The role of haem in plant signalling and regulation

Haem is an organo-transition metal compound containing iron (Fe) at the centre of a porphyrin macrocycle. Haem is pivotal for the functional activity of a large number of proteins: the globins, which bind small gas molecules, such as O2, for transport and storage; the cytochromes, which are important for the movement of electrons and redox chemistry; and the peroxidases, where the Fe centre in haem is the site of substrate binding in the enzymes. However, more proteins are being identified that do not require haem for their functional activity, but whose behaviour is modulated by interacting with haem. In this case, haem is acting as either a signalling or a regulatory molecule.
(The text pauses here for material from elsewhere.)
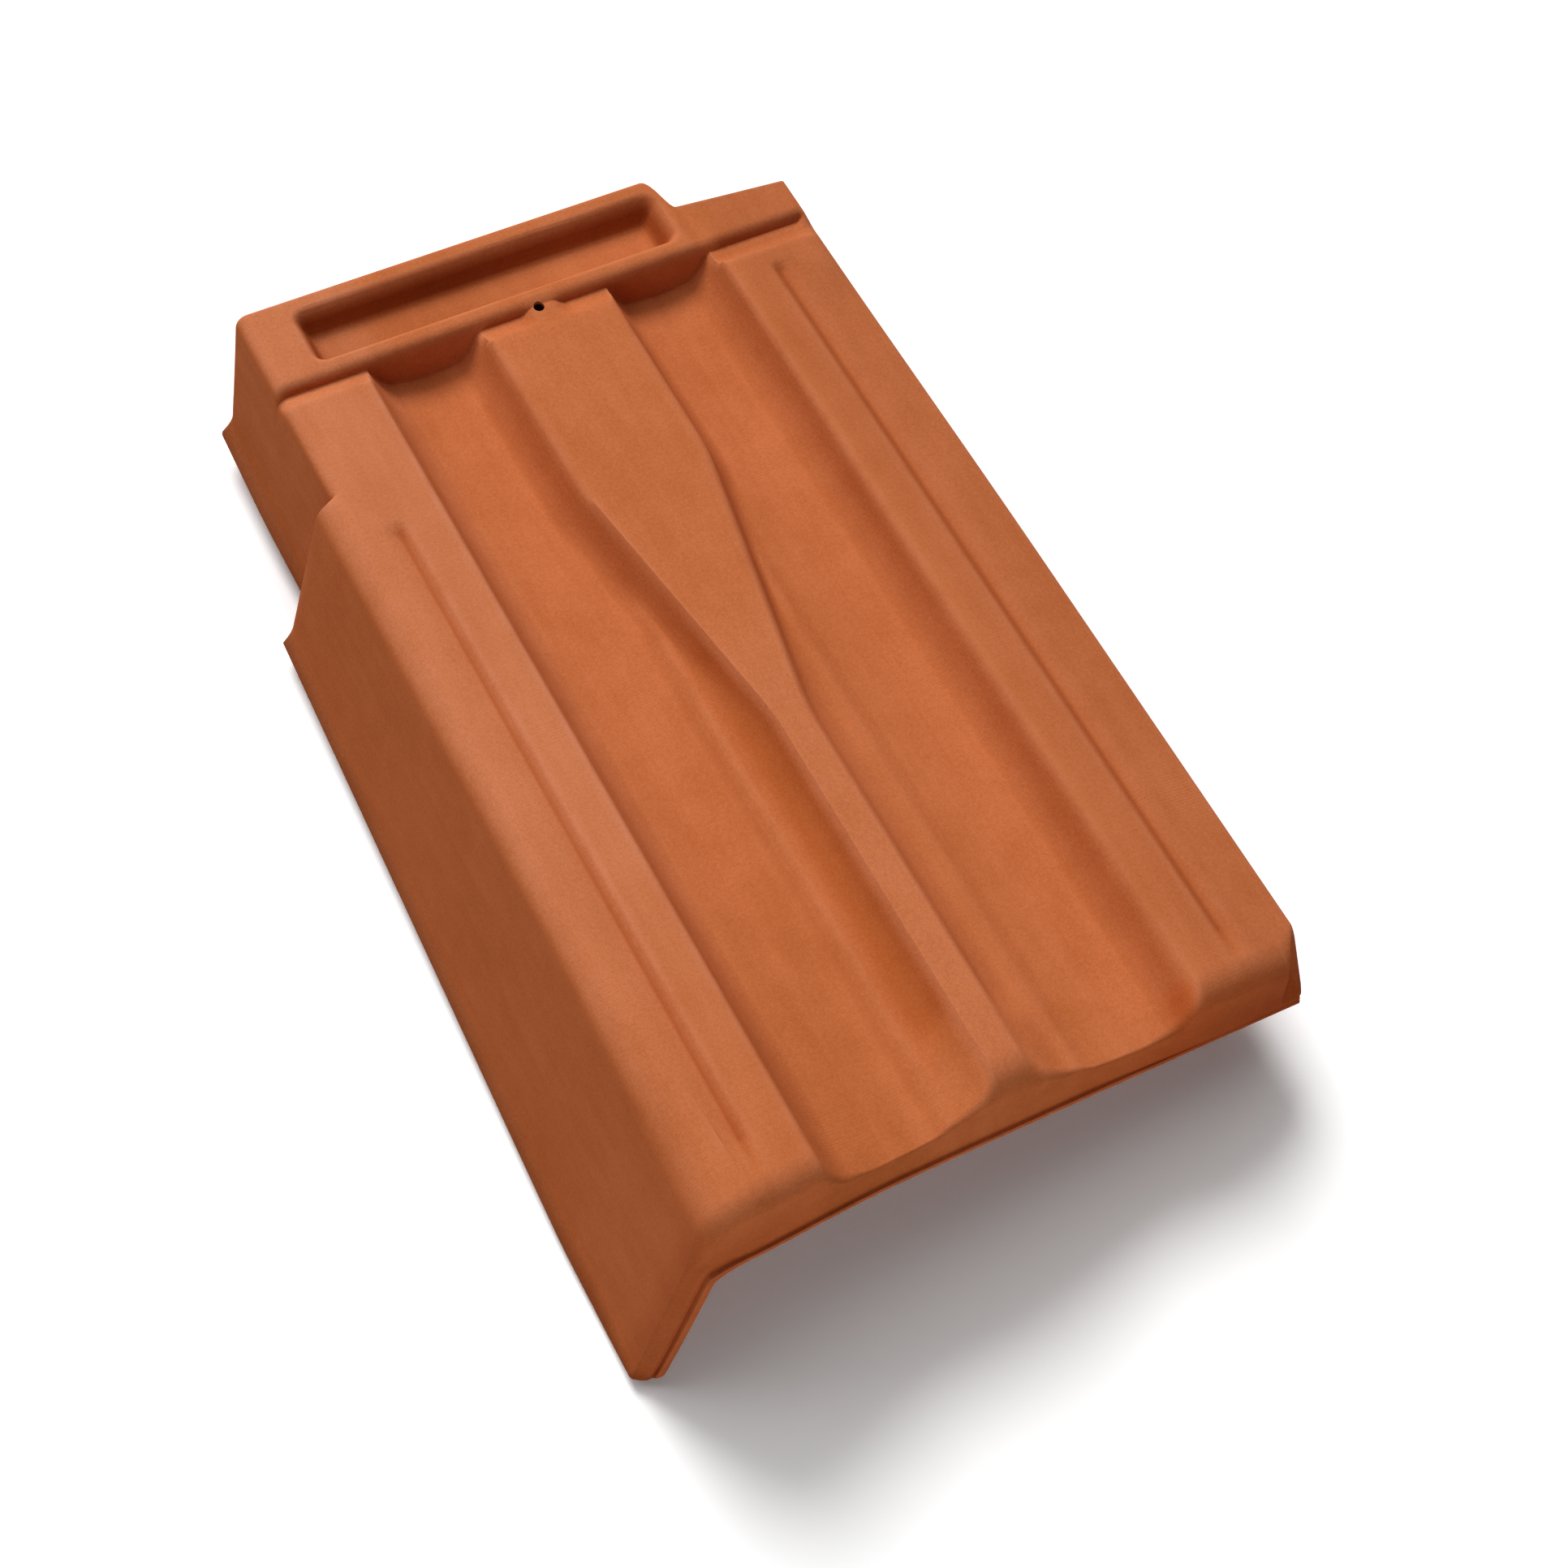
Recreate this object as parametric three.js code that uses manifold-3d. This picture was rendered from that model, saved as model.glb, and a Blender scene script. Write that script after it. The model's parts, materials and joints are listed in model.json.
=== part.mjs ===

For example, haem binding to certain transcription factors can modulate the affinity of protein binding to enhancer sites on DNA, and thus control gene transcription. Haem binding to the proteins involved in circadian timing is a likely explanation for the observation of dysregulation of rhythmicity in the presence of an excesses of intracellular haem. In this research, the genetically-encoded fluorescent sensor will be deployed for the first time in plants to measure intracellular haem. We will probe changes in haem levels in response to either different environment cues, the circadian time, or stress in plants. There has already been reports about the role of haem in retrograde signalling, which has been linked to a specific interaction of haem with the protein, GUN1, and we will also be designing a new sensor to probe haem binding to this protein in plant cells. This approach has the potential to provide novel insight into a range of plant cellular processes, such as plant biotic and abiotic stress responses, impacting on both food and nutritional security.